- Raipur Araiyan Location in Punjab, India Raipur Araiyan Raipur Araiyan (India)
- Coordinates: 31°02′39″N 75°53′17″E﻿ / ﻿31.0440639°N 75.887957°E
- Country: India
- State: Punjab
- District: Jalandhar
- Tehsil: Phillaur

Government
- • Type: Panchayat raj
- • Body: Gram panchayat
- Elevation: 246 m (807 ft)

Population (2011)
- • Total: 1,506
- Sex ratio 753/753 ♂/♀

Languages
- • Official: Punjabi
- Time zone: UTC+5:30 (IST)
- PIN: 144419
- Telephone code: 01826
- ISO 3166 code: IN-PB
- Vehicle registration: PB 37
- Post office: Dayalpur
- Website: jalandhar.nic.in

= Raipur Araiyan =

Raipur Araiyan or Raipur Araian is a medium size village in Phillaur tehsil of Jalandhar District of Punjab State, India.

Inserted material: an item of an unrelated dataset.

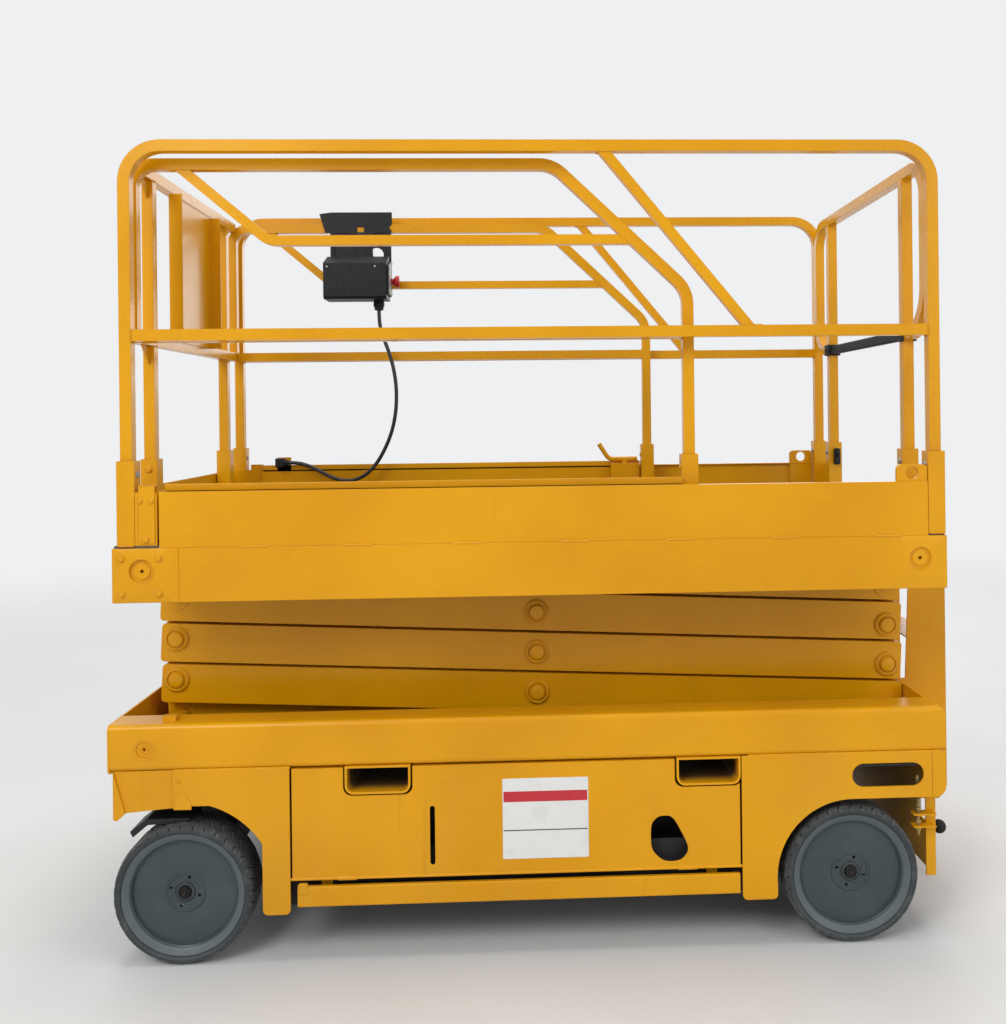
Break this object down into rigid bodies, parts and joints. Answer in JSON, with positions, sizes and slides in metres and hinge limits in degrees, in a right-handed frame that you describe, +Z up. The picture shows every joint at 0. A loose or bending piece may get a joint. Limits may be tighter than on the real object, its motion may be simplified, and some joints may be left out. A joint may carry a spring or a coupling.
{
  "type": "scissor lift",
  "caption": "Self-propelled scissor lift: stacked arms raise a railed platform with a sliding extension deck above a wheeled chassis.",
  "frame": {"origin": "on the floor, under the middle of the machine's box", "axes": "+X towards the entry end with the ladder, along the machine; +Y across it; +Z up"},
  "size_m": [2.49, 1.2, 2.273],
  "materials": {
    "yellow_paint": "gloss",
    "tyre": "matte",
    "wheel_paint": "satin",
    "black_plastic": "matte",
    "cable_rubber": "matte",
    "red_plastic": "gloss",
    "chrome": "polished",
    "dark_paint": "satin",
    "deck_steel": "matte",
    "black_grip": "matte"
  },
  "bodies": {
    "chassis": {"side_beams": "yellow_paint", "pivot_shaft": "yellow_paint", "end_plates": "yellow_paint", "front_skirts": "yellow_paint", "rear_skirts": "yellow_paint", "floor_pan": "dark_paint", "front_frame": "dark_paint", "rear_frame": "dark_paint", "fork_pockets": "yellow_paint", "power_packs": "dark_paint", "front_axle": "dark_paint", "rear_axle": "dark_paint", "ladder": "yellow_paint", "release_knob": "black_plastic"},
    "platform": {"platform_beams": "yellow_paint", "deck": "deck_steel", "toe_boards": "yellow_paint", "rail_sockets": "yellow_paint", "guardrail_near": "yellow_paint", "guardrail_far": "yellow_paint", "rear_guardrail": "yellow_paint"},
    "extension": {"extension_deck": "deck_steel", "extension_boards": "yellow_paint", "extension_rail_near": "yellow_paint", "extension_rail_far": "yellow_paint", "front_guardrail": "yellow_paint", "document_panel": "yellow_paint", "lock_lever": "yellow_paint", "control_bracket": "yellow_paint", "control_box": "black_plastic", "stop_button": "red_plastic", "cable_gland": "black_plastic", "control_cable": "cable_rubber", "cable_connector": "black_plastic"},
    "gate": {"gate_bar": "black_grip"},
    "door_near": {"door_near": "yellow_paint"},
    "guard_near": {"pothole_guard_near": "yellow_paint"},
    "knuckle_near": {"knuckle_near": "dark_paint"},
    "wheel_front_near": {"tyre_front_near": "tyre", "disc_front_near": "wheel_paint"},
    "wheel_rear_near": {"tyre_rear_near": "tyre", "disc_rear_near": "wheel_paint"},
    "door_far": {"door_far": "yellow_paint"},
    "guard_far": {"pothole_guard_far": "yellow_paint"},
    "knuckle_far": {"knuckle_far": "dark_paint"},
    "wheel_front_far": {"tyre_front_far": "tyre", "disc_front_far": "wheel_paint"},
    "wheel_rear_far": {"tyre_rear_far": "tyre", "disc_rear_far": "wheel_paint"},
    "tie_rod": {"tie_rod": "dark_paint"},
    "inner_1": {"inner_arms_1": "yellow_paint"},
    "outer_1": {"outer_arms_1": "yellow_paint"},
    "inner_2": {"inner_arms_2": "yellow_paint"},
    "outer_2": {"outer_arms_2": "yellow_paint"},
    "inner_3": {"inner_arms_3": "yellow_paint"},
    "outer_3": {"outer_arms_3": "yellow_paint"},
    "inner_4": {"inner_arms_4": "yellow_paint"},
    "outer_4": {"outer_arms_4": "yellow_paint"},
    "barrel": {"lift_barrel": "dark_paint"},
    "rod": {"lift_rod": "chrome"}
  },
  "joints": [
    {"name": "lift", "type": "hinge", "parent": "chassis", "child": "inner_1", "pos_m": [-1.1465, 0, 0.593], "axis": [0, -1, 0], "range_deg": [0, 56.5]},
    {"name": "stack_1_mid", "type": "hinge", "parent": "inner_1", "child": "outer_1", "pos_m": [-0.0675, 0, 0.654], "axis": [0, -1, 0], "range_deg": [-113, 0]},
    {"name": "stack_1_top", "type": "hinge", "parent": "outer_1", "child": "inner_2", "pos_m": [-1.1465, 0, 0.715], "axis": [0, -1, 0], "range_deg": [0, 113]},
    {"name": "stack_2_mid", "type": "hinge", "parent": "inner_2", "child": "outer_2", "pos_m": [-0.0675, 0, 0.776], "axis": [0, -1, 0], "range_deg": [-113, 0]},
    {"name": "stack_2_top", "type": "hinge", "parent": "outer_2", "child": "inner_3", "pos_m": [-1.1465, 0, 0.837], "axis": [0, -1, 0], "range_deg": [0, 113]},
    {"name": "stack_3_mid", "type": "hinge", "parent": "inner_3", "child": "outer_3", "pos_m": [-0.0675, 0, 0.898], "axis": [0, -1, 0], "range_deg": [-113, 0]},
    {"name": "stack_3_top", "type": "hinge", "parent": "outer_3", "child": "inner_4", "pos_m": [-1.1465, 0, 0.959], "axis": [0, -1, 0], "range_deg": [0, 113]},
    {"name": "stack_4_mid", "type": "hinge", "parent": "inner_4", "child": "outer_4", "pos_m": [-0.0675, 0, 1.02], "axis": [0, -1, 0], "range_deg": [-113, 0]},
    {"name": "platform_level", "type": "hinge", "parent": "outer_4", "child": "platform", "pos_m": [-1.1465, 0, 1.081], "axis": [0, -1, 0], "range_deg": [0, 56.5]},
    {"name": "barrel_turn", "type": "hinge", "parent": "inner_1", "child": "barrel", "pos_m": [0.89029, 0, 0.70815], "axis": [0, -1, 0], "range_deg": [-122.09, 0]},
    {"name": "rod_slide", "type": "slide", "parent": "barrel", "child": "rod", "axis": [-0.9954, 0, 0.0958], "range_m": [0, 0.8814]},
    {"name": "extension_slide", "type": "slide", "parent": "platform", "child": "extension", "axis": [-1, 0, 0], "range_m": [0, 0.915]},
    {"name": "gate_slide", "type": "slide", "parent": "platform", "child": "gate", "axis": [0, 0, 1], "range_m": [0, 0.33]},
    {"name": "door_near_hinge", "type": "hinge", "parent": "chassis", "child": "door_near", "pos_m": [-0.128, -0.594, 0.225], "axis": [1, 0, 0], "range_deg": [0, 90]},
    {"name": "guard_near_drop", "type": "slide", "parent": "chassis", "child": "guard_near", "axis": [0, 0, -1], "range_m": [0, 0.115]},
    {"name": "door_far_hinge", "type": "hinge", "parent": "chassis", "child": "door_far", "pos_m": [-0.128, 0.594, 0.225], "axis": [-1, 0, 0], "range_deg": [0, 90]},
    {"name": "guard_far_drop", "type": "slide", "parent": "chassis", "child": "guard_far", "axis": [0, 0, -1], "range_m": [0, 0.115]},
    {"name": "steer_near", "type": "hinge", "parent": "chassis", "child": "knuckle_near", "pos_m": [-1.048, -0.428, 0.1905], "axis": [0, 0, 1], "range_deg": [-60, 60]},
    {"name": "steer_far", "type": "hinge", "parent": "chassis", "child": "knuckle_far", "pos_m": [-1.048, 0.428, 0.1905], "axis": [0, 0, 1], "range_deg": [-60, 60]},
    {"name": "tie_rod_turn", "type": "hinge", "parent": "knuckle_near", "child": "tie_rod", "pos_m": [-0.898, -0.428, 0.1275], "axis": [0, 0, 1], "range_deg": [-60, 60]},
    {"name": "wheel_front_near_spin", "type": "hinge", "parent": "knuckle_near", "child": "wheel_front_near", "pos_m": [-1.048, -0.5365, 0.1905], "axis": [0, 1, 0], "continuous": true},
    {"name": "wheel_rear_near_spin", "type": "hinge", "parent": "chassis", "child": "wheel_rear_near", "pos_m": [0.812, -0.5365, 0.1905], "axis": [0, 1, 0], "continuous": true},
    {"name": "wheel_front_far_spin", "type": "hinge", "parent": "knuckle_far", "child": "wheel_front_far", "pos_m": [-1.048, 0.5365, 0.1905], "axis": [0, 1, 0], "continuous": true},
    {"name": "wheel_rear_far_spin", "type": "hinge", "parent": "chassis", "child": "wheel_rear_far", "pos_m": [0.812, 0.5365, 0.1905], "axis": [0, 1, 0], "continuous": true}
  ],
  "couplings": [
    {"joint": "stack_1_mid", "follows": "lift", "ratio": -2},
    {"joint": "stack_1_top", "follows": "lift", "ratio": 2},
    {"joint": "stack_2_mid", "follows": "lift", "ratio": -2},
    {"joint": "stack_2_top", "follows": "lift", "ratio": 2},
    {"joint": "stack_3_mid", "follows": "lift", "ratio": -2},
    {"joint": "stack_3_top", "follows": "lift", "ratio": 2},
    {"joint": "stack_4_mid", "follows": "lift", "ratio": -2},
    {"joint": "platform_level", "follows": "lift", "ratio": 1},
    {"joint": "barrel_turn", "follows": "lift", "ratio": -2.1607},
    {"joint": "rod_slide", "follows": "lift", "m_per_rad": 0.89371},
    {"joint": "steer_far", "follows": "steer_near", "ratio": 1},
    {"joint": "tie_rod_turn", "follows": "steer_near", "ratio": -1}
  ]
}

It is situated on Phillaur Nawanshahr Road and located 5.6 km from Nagar, 12.6 km from Phillaur, 55.8 km from Jalandhar and 110 km from state capital Chandigarh. Raipur Araiyan has postal head office in Dayalpur which is 2.8 km away from the village. The village is administrated by a sarpanch who is an elected representative of village as per Panchayati raj (India).

== Caste ==
The village has schedule caste (SC) constitutes 70.05% of total population of the village and it doesn't have any Schedule Tribe (ST) population.

== Education ==
The village has a Punjabi Medium, Co-educational Upper Primary school (GMS Raipur Araiyan School). The school provide mid-day meal as per Indian Midday Meal Scheme and the meal prepared in school premises. The school was founded in 1994. It also has a privet Punjabi Medium, Co-educational Primary with Upper Primary school.

== Transport ==

=== Rail ===
Phillaur Junction is the nearest train station which is situated 12 km away; however, Goraya Railway Station is 18.9 km away from the village.

=== Air ===
The nearest domestic airport is located 44 km away in Ludhiana and the nearest international airport is located in Chandigarh also a second nearest international airport is 145 km away in Amritsar.